大和 Tradition

Yamato Tradition

Yamato Tradition (大和)

Yamato Province (modern Nara Prefecture) is the oldest sword-making region in Japan and the one most closely tied to religious institutions. The five schools of the Yamato tradition — Tegai, Senju’in, Hoshō, Shikkake, and Taima — each emerged from or operated under the patronage of major Buddhist temples and Shinto shrines, and the swords they produced reflect that origin: straight, austere, spiritually serious blades that prioritise structural integrity and quiet formality over display. For collectors, the key fact is that Yamato work is among the most difficult to kantei correctly, and among the most rewarding when correctly identified.

History and lineage

The Senju’in school, considered the earliest, is traditionally associated with smiths working under Tōdaiji and Kōfukuji temples in the Heian period, though surviving attributable work dates from the Kamakura period.

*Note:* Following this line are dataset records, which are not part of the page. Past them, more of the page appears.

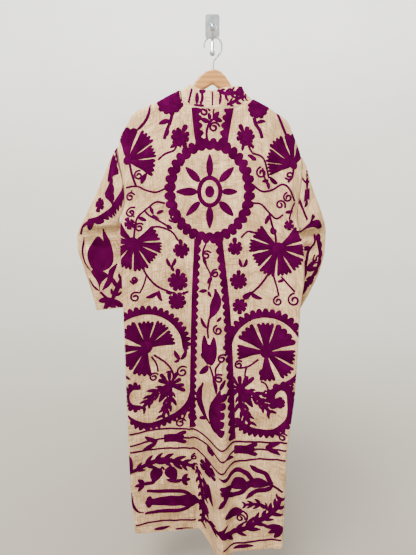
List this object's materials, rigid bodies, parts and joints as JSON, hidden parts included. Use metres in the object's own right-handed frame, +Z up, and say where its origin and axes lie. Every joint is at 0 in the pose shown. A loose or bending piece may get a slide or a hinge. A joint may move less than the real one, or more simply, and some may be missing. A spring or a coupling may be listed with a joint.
{
  "type": "embroidered cotton robe on a wooden hanger and a wall hook",
  "caption": "Long open-front robe with wide sleeves and a neck band, hung from a wooden hanger on a wall hook, its embroidered back facing the room.",
  "frame": {"origin": "centre of the hook plate's back face, on the wall", "axes": "+Z up, +Y into the wall, -Y towards the room, +X to the right as seen from the room"},
  "size_m": [0.6899, 0.1469, 1.503],
  "materials": {
    "cotton": "matt slubby cotton",
    "wood": "satin varnish",
    "chrome": "polished"
  },
  "bodies": {
    "root": {"body_back": "cotton", "body_front_left": "cotton", "body_front_right": "cotton", "sleeve_left": "cotton", "sleeve_right": "cotton", "neck_band": "cotton", "front_band_left": "cotton", "front_band_right": "cotton", "hanger_wood": "wood", "hanger_hook": "chrome", "hook_plate": "chrome", "hook_prong_upper": "chrome", "hook_prong_lower": "chrome"}
  },
  "joints": []
}
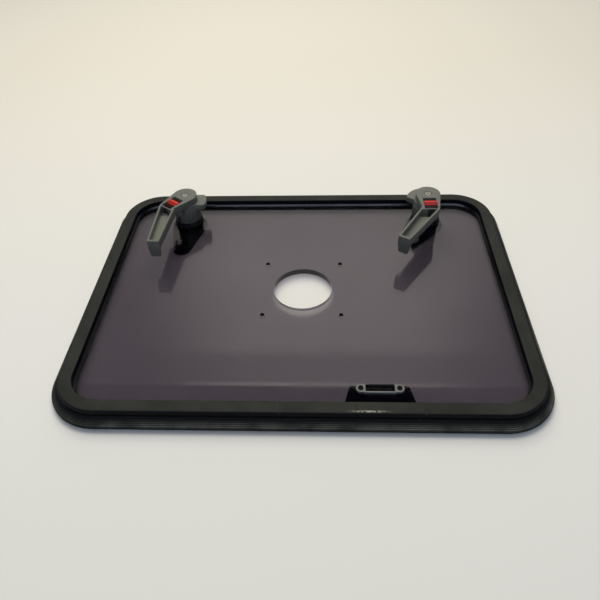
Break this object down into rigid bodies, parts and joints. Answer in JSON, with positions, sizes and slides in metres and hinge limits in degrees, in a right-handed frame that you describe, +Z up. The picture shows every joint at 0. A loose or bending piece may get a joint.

Tegai — centred on Tōdaiji’s Tegai Gate — produced the most numerous surviving examples, with the smith Kanenaga among the most frequently cited names. Taima is associated with Taimadera temple; Hoshō with Hōryūji’s sphere of influence; Shikkake with Hōryūji and nearby institutions. The five schools are linked by geography and religious affiliation more than by direct technical lineage — they represent parallel traditions within the same province rather than a single evolutionary line. Production in most schools tapers significantly by the Muromachi period, with Yamato smiths increasingly emigrating to Mino and elsewhere, where the Yamato technical vocabulary contributed to the Sue-Kotō workshops that would become the Mino school.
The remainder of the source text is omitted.